SOURCE DATA:
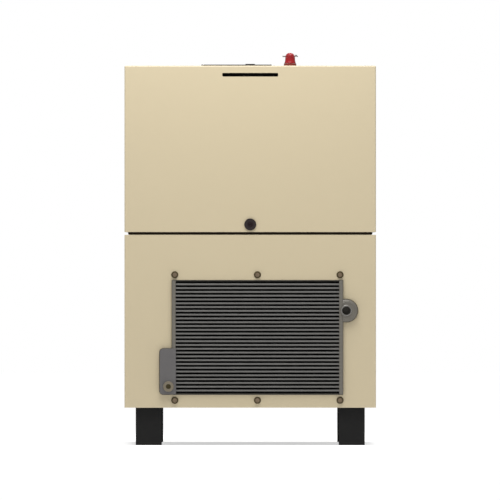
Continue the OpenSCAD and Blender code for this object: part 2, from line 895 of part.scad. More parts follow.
// Regulator, the inlet pipe through the rear panel and the feed to the mixer.
module gas_regulator() {
    y = 392;
    feed_z = 467;
    color("#a8a290") difference() {
        union() {
            box([gas_x - 35, y - 32, 185], [gas_x + 35, y + 32, 255]);
            rod_z([gas_x, y, 255], 46, 22);
            rod_y([gas_x, y + 30, 220], 18, hy + 12 - y - 30);
            rod_z([gas_x, y, 270], 9, feed_z - 270);
            translate([gas_x, y, feed_z]) sphere(9);
            rod_y([gas_x, 20, feed_z], 9, y - 20);
            translate([gas_x, 20, feed_z]) sphere(9);
            rod_x([-125, 20, feed_z], 9, gas_x + 125);
            translate([-125, 20, feed_z]) sphere(9);
            rod_z([-125, 20, feed_z], 9, 25);
            translate([-125, 20, 492]) sphere(9);
            rod_y([-125, -50, 492], 9, 70);
        }
        rod_y([gas_x, hy - 16, 220], 12.5, 40);
    }
}

// Log manifold with three stubs.
module exhaust_manifold() {
    color("#6d5a4c") {
        box([105, -290, 472], [145, -50, 512]);
        for (y = [-245, -170, -95])
            rod_x([head_x, y, 492], 17, 21);
    }
}

// Silencer across the rear, with its down pipe, tail pipe and brackets.
module muffler() {
    r = 24;
    bend = 50;
    tail_x = -180;
    tail_z = 440;
    can_r = 75;
    color("#8f8a84") difference() {
        union() {
            rod_x([-210, muffler_y, muffler_z], can_r, 420);
            rod_y([exhaust_x, -50, exhaust_z], r, muffler_y - bend + 50);
            elbow_yz([exhaust_x, muffler_y - bend, exhaust_z + bend], bend, r);
            rod_z([exhaust_x, muffler_y, exhaust_z + bend], r, muffler_z - can_r - exhaust_z - bend + 20);
            rod_z([tail_x, muffler_y, tail_z + bend], r, muffler_z - can_r - tail_z - bend + 20);
            mirror([0, 1, 0]) elbow_yz([tail_x, -muffler_y - bend, tail_z + bend], bend, r);
            rod_y([tail_x, muffler_y + bend, tail_z], r, hy + 15 - muffler_y - bend);
            rod_y([tail_x, hy + 3, tail_z], r + 1, 12);
            for (x = [-120, 40]) {
                box([x, muffler_y + 40, 512], [x + 30, rim_y - 2, 518]);
                box([x, muffler_y + 40, 512], [x + 30, muffler_y + 46, 600]);
            }
        }
        rod_x([-208, muffler_y, muffler_z], can_r - 2, 416);
        rod_z([tail_x, muffler_y, tail_z + bend], r - 2, muffler_z - tail_z - bend);
        mirror([0, 1, 0]) elbow_yz([tail_x, -muffler_y - bend, tail_z + bend], bend, r - 2);
        rod_y([tail_x, muffler_y + bend, tail_z], r - 2, hy + 60 - muffler_y - bend);
    }
}

// Starting battery on the pan, with two posts.
module battery() {
    color("#1f1f22") {
        box([-300, 348, pan_z], [-64, 478, 348]);
        for (x = [-272, -92])
            rod_z([x, 452, 348], 9, 15);
    }
}

// ---- Controls ----

box_x0 = 130;
box_x1 = 288;
box_y = 150;
box_z0 = 560;
box_z1 = 800;
toggle_x = 270;
toggle_y = -35;
switch_y = 60;
control_z = 700;

// Open steel box with the breaker inside, on brackets to the rim.
module control_box() {
    color("#8e8f8c") {
        difference() {
            box([box_x0, -box_y, box_z0], [box_x1, box_y, box_z1]);
            box([box_x0 + 2, 2 - box_y, box_z0 + 2], [box_x1 + 1, box_y - 2, box_z1 - 2]);
        }
        difference() {
            box([box_x0 + 1, toggle_y - 35, control_z - 60], [box_x1, toggle_y + 35, control_z + 60]);
            box([toggle_x - 16, toggle_y - 16, control_z - 38],
                [box_x1 + 1, toggle_y + 16, control_z + 38]);
        }
        rod_y([toggle_x, toggle_y - 18, control_z], 3, 36);
        for (y = [-110, 80]) {
            box([200, y, box_z0 - 5], [rim_x - 2, y + 30, box_z0]);
            box([rim_x - 6, y, 508], [rim_x - 2, y + 30, box_z0]);
        }
    }
}

module control_cover() {
    color("#9a9b98") difference() {
        box([box_x1, -box_y, box_z0], [box_x1 + 2, box_y, box_z1]);
        box([box_x1 - 1, toggle_y - 18, control_z - 36], [box_x1 + 3, toggle_y + 18, control_z + 36]);
        rod_x([box_x1 - 1, switch_y, control_z], 5 + fit, 4);
    }
}

// Breaker lever on its pivot, resting in the lower position.
module breaker_toggle() {
    color("#161616") difference() {
        translate([toggle_x, 0, control_z]) rotate([0, 25, 0]) union() {
            rod_y([0, toggle_y - 13, 0], 11, 26);
            box([0, toggle_y - 11, -6], [33, toggle_y + 11, 6]);
        }
        rod_y([toggle_x, toggle_y - 20, control_z], 3 + fit, 40);
    }
}

// Three-position knob on its shaft.
module mode_switch() {
    x = box_x1 + 2.4;
    color("#161616") {
        rod_x([x, switch_y, control_z], 15, 6);
        box([x, switch_y - 4, control_z - 15], [x + 14, switch_y + 4, control_z + 15]);
        rod_x([x - 20, switch_y, control_z], 5, 21);
    }
}

// Rod that swings up from the left rim to hold the hood open.
module prop_rod() {
    x = 5.5 - rim_x;
    z = 556;
    color("#b8b8b8") difference() {
        union() {
            rod_x([x, 40, z], 9, 12);
            rod_y([x + 6, 40, z], 5, 395);
            translate([x + 6, 435, z]) sphere(5);
        }
        rod_x([x - 1, 40, z], 4 + fit, 14);
    }
}

base_frame();
legs();
upper_frame();
rim_seal();
front_panel();
rear_panel();
left_side_panel();
right_side_panel();
hood();
vent_baffle();
hinge_lower_leaves();
hinge_upper_leaves();
hinge_pins();
hood_lock_body();
hood_lock_cam();
hatch_lid();
hatch_gasket();
hatch_hinge_leaf();
hatch_pin();
hatch_latch();
stop_base();
stop_head();
stop_ear_plate();
radiator_core();
radiator_frame();
radiator_screws();
inlet_boss();
drain_tank();
drain_plug();
fan_shroud();
fan();
fan_motor();
radiator_hoses();
isolators();
engine_block();
cylinder_head();
valve_cover();
oil_pan();
crankshaft();
crank_pulley();
water_pump_pulley();
drive_belt();
alternator_housing();
stator();
rotor();
starter_motor();
oil_filter();
dipstick();
oil_cap();
intake_manifold();
air_cleaner();
gas_regulator();
exhaust_manifold();
muffler();
battery();
control_box();
control_cover();
breaker_toggle();
mode_switch();
prop_rod();
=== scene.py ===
"""Home standby generator: the looks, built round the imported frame.

A tan sheet-metal cabinet on four legs, with a rear-hinged hood, a radiator in
the front panel, and an engine and alternator inside.
"""

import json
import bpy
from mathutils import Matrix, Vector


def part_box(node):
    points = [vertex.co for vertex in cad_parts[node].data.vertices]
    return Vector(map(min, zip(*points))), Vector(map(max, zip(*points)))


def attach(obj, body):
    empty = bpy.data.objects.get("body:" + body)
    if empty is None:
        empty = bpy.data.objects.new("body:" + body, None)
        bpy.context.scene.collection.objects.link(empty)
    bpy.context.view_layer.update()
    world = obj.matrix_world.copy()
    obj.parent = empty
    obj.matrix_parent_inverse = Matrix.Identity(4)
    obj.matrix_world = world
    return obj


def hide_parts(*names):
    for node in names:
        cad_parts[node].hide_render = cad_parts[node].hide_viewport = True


bl_info = {
    "name": "Home Standby Generator",
    "version": (1, 0, 0),
    "blender": (4, 5, 0),
    "location": "3D View > Sidebar > Generator",
    "description": "Builds an enclosed standby generator around its packed frame",
    "category": "Add Mesh",
}

from math import cos, pi, radians, sin

import bmesh
import bpy
from mathutils import Matrix, Vector

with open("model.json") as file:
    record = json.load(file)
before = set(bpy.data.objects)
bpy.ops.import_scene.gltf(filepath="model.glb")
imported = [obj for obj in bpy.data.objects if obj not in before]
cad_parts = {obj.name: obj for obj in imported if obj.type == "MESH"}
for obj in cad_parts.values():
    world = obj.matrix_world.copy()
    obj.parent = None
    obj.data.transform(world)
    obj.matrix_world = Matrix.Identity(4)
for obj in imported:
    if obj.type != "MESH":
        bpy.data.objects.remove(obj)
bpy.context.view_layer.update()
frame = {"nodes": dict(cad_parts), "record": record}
MM = 0.001
BODY_OF = {
    node: body
    for body, nodes in frame["record"]["behaviour"]["bodies"].items()
    for node in nodes
}
SLOT_OF = {part["node"]: part["material_slot"] for part in frame["record"]["subparts"]}
AXES = {"x": (1, 2, 0), "y": (2, 0, 1), "z": (0, 1, 2)}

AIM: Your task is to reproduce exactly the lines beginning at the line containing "base_frame();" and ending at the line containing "cad_parts[node].hide_render = cad_parts[node].hide_viewport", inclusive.

RESULT OF THIS EXERCISE:
base_frame();
legs();
upper_frame();
rim_seal();
front_panel();
rear_panel();
left_side_panel();
right_side_panel();
hood();
vent_baffle();
hinge_lower_leaves();
hinge_upper_leaves();
hinge_pins();
hood_lock_body();
hood_lock_cam();
hatch_lid();
hatch_gasket();
hatch_hinge_leaf();
hatch_pin();
hatch_latch();
stop_base();
stop_head();
stop_ear_plate();
radiator_core();
radiator_frame();
radiator_screws();
inlet_boss();
drain_tank();
drain_plug();
fan_shroud();
fan();
fan_motor();
radiator_hoses();
isolators();
engine_block();
cylinder_head();
valve_cover();
oil_pan();
crankshaft();
crank_pulley();
water_pump_pulley();
drive_belt();
alternator_housing();
stator();
rotor();
starter_motor();
oil_filter();
dipstick();
oil_cap();
intake_manifold();
air_cleaner();
gas_regulator();
exhaust_manifold();
muffler();
battery();
control_box();
control_cover();
breaker_toggle();
mode_switch();
prop_rod();
=== scene.py ===
"""Home standby generator: the looks, built round the imported frame.

A tan sheet-metal cabinet on four legs, with a rear-hinged hood, a radiator in
the front panel, and an engine and alternator inside.
"""

import json
import bpy
from mathutils import Matrix, Vector


def part_box(node):
    points = [vertex.co for vertex in cad_parts[node].data.vertices]
    return Vector(map(min, zip(*points))), Vector(map(max, zip(*points)))


def attach(obj, body):
    empty = bpy.data.objects.get("body:" + body)
    if empty is None:
        empty = bpy.data.objects.new("body:" + body, None)
        bpy.context.scene.collection.objects.link(empty)
    bpy.context.view_layer.update()
    world = obj.matrix_world.copy()
    obj.parent = empty
    obj.matrix_parent_inverse = Matrix.Identity(4)
    obj.matrix_world = world
    return obj


def hide_parts(*names):
    for node in names:
        cad_parts[node].hide_render = cad_parts[node].hide_viewport = True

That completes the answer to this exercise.